## Information shown:

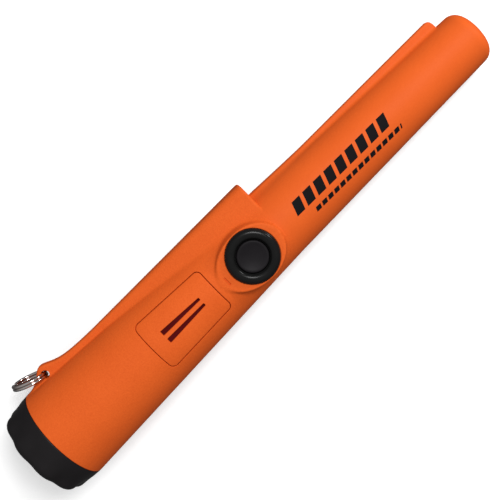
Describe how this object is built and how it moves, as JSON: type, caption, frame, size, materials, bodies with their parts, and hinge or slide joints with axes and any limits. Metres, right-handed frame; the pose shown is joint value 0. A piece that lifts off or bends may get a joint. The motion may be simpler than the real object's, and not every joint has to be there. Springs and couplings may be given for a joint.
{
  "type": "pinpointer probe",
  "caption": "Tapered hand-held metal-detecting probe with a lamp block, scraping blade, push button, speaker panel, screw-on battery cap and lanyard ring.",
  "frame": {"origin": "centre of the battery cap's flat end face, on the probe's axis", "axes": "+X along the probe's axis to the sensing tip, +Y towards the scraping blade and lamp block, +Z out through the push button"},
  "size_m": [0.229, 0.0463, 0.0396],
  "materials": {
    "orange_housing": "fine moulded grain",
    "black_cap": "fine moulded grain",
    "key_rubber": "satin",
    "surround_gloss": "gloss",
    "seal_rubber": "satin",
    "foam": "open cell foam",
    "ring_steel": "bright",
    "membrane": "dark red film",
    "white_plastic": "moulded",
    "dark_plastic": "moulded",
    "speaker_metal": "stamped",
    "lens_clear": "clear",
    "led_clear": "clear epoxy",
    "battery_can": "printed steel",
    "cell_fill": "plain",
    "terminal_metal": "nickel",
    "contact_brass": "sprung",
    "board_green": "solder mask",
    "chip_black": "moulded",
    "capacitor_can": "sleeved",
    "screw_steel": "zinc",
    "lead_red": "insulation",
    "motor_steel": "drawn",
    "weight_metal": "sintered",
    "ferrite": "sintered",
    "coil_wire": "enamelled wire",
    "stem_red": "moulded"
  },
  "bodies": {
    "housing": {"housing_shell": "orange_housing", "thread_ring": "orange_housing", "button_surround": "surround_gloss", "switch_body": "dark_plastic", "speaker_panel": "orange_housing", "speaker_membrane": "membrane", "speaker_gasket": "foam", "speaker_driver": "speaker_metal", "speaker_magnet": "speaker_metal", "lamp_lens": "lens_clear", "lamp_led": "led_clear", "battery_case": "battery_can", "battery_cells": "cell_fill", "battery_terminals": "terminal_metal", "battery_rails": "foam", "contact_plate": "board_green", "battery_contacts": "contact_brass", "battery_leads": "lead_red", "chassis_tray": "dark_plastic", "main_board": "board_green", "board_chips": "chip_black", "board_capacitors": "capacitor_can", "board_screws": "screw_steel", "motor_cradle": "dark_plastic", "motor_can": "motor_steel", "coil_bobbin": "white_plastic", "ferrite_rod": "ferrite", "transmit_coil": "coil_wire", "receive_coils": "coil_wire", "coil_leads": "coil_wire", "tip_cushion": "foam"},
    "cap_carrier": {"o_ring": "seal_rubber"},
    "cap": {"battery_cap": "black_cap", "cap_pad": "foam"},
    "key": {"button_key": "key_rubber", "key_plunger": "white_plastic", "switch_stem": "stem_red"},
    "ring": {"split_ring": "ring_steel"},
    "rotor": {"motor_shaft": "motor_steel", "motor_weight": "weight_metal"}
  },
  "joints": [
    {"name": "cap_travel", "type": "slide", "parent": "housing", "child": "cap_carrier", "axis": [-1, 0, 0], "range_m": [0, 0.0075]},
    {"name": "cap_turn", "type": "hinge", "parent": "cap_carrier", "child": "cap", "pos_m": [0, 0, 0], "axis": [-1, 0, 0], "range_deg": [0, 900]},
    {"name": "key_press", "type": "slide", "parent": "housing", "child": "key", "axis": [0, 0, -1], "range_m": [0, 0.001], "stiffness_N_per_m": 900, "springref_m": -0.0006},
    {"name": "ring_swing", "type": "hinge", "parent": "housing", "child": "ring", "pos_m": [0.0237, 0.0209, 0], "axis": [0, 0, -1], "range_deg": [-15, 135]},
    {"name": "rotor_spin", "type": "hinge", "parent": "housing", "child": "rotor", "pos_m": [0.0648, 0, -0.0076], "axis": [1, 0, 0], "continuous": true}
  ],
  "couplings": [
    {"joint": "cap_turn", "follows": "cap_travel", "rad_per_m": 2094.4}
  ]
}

## What is needed:
Everything in the listing above should be restated exactly.

## Full response:
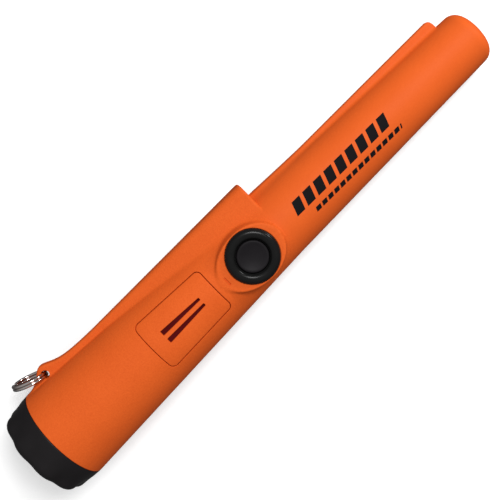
Describe how this object is built and how it moves, as JSON: type, caption, frame, size, materials, bodies with their parts, and hinge or slide joints with axes and any limits. Metres, right-handed frame; the pose shown is joint value 0. A piece that lifts off or bends may get a joint. The motion may be simpler than the real object's, and not every joint has to be there. Springs and couplings may be given for a joint.
{
  "type": "pinpointer probe",
  "caption": "Tapered hand-held metal-detecting probe with a lamp block, scraping blade, push button, speaker panel, screw-on battery cap and lanyard ring.",
  "frame": {"origin": "centre of the battery cap's flat end face, on the probe's axis", "axes": "+X along the probe's axis to the sensing tip, +Y towards the scraping blade and lamp block, +Z out through the push button"},
  "size_m": [0.229, 0.0463, 0.0396],
  "materials": {
    "orange_housing": "fine moulded grain",
    "black_cap": "fine moulded grain",
    "key_rubber": "satin",
    "surround_gloss": "gloss",
    "seal_rubber": "satin",
    "foam": "open cell foam",
    "ring_steel": "bright",
    "membrane": "dark red film",
    "white_plastic": "moulded",
    "dark_plastic": "moulded",
    "speaker_metal": "stamped",
    "lens_clear": "clear",
    "led_clear": "clear epoxy",
    "battery_can": "printed steel",
    "cell_fill": "plain",
    "terminal_metal": "nickel",
    "contact_brass": "sprung",
    "board_green": "solder mask",
    "chip_black": "moulded",
    "capacitor_can": "sleeved",
    "screw_steel": "zinc",
    "lead_red": "insulation",
    "motor_steel": "drawn",
    "weight_metal": "sintered",
    "ferrite": "sintered",
    "coil_wire": "enamelled wire",
    "stem_red": "moulded"
  },
  "bodies": {
    "housing": {"housing_shell": "orange_housing", "thread_ring": "orange_housing", "button_surround": "surround_gloss", "switch_body": "dark_plastic", "speaker_panel": "orange_housing", "speaker_membrane": "membrane", "speaker_gasket": "foam", "speaker_driver": "speaker_metal", "speaker_magnet": "speaker_metal", "lamp_lens": "lens_clear", "lamp_led": "led_clear", "battery_case": "battery_can", "battery_cells": "cell_fill", "battery_terminals": "terminal_metal", "battery_rails": "foam", "contact_plate": "board_green", "battery_contacts": "contact_brass", "battery_leads": "lead_red", "chassis_tray": "dark_plastic", "main_board": "board_green", "board_chips": "chip_black", "board_capacitors": "capacitor_can", "board_screws": "screw_steel", "motor_cradle": "dark_plastic", "motor_can": "motor_steel", "coil_bobbin": "white_plastic", "ferrite_rod": "ferrite", "transmit_coil": "coil_wire", "receive_coils": "coil_wire", "coil_leads": "coil_wire", "tip_cushion": "foam"},
    "cap_carrier": {"o_ring": "seal_rubber"},
    "cap": {"battery_cap": "black_cap", "cap_pad": "foam"},
    "key": {"button_key": "key_rubber", "key_plunger": "white_plastic", "switch_stem": "stem_red"},
    "ring": {"split_ring": "ring_steel"},
    "rotor": {"motor_shaft": "motor_steel", "motor_weight": "weight_metal"}
  },
  "joints": [
    {"name": "cap_travel", "type": "slide", "parent": "housing", "child": "cap_carrier", "axis": [-1, 0, 0], "range_m": [0, 0.0075]},
    {"name": "cap_turn", "type": "hinge", "parent": "cap_carrier", "child": "cap", "pos_m": [0, 0, 0], "axis": [-1, 0, 0], "range_deg": [0, 900]},
    {"name": "key_press", "type": "slide", "parent": "housing", "child": "key", "axis": [0, 0, -1], "range_m": [0, 0.001], "stiffness_N_per_m": 900, "springref_m": -0.0006},
    {"name": "ring_swing", "type": "hinge", "parent": "housing", "child": "ring", "pos_m": [0.0237, 0.0209, 0], "axis": [0, 0, -1], "range_deg": [-15, 135]},
    {"name": "rotor_spin", "type": "hinge", "parent": "housing", "child": "rotor", "pos_m": [0.0648, 0, -0.0076], "axis": [1, 0, 0], "continuous": true}
  ],
  "couplings": [
    {"joint": "cap_turn", "follows": "cap_travel", "rad_per_m": 2094.4}
  ]
}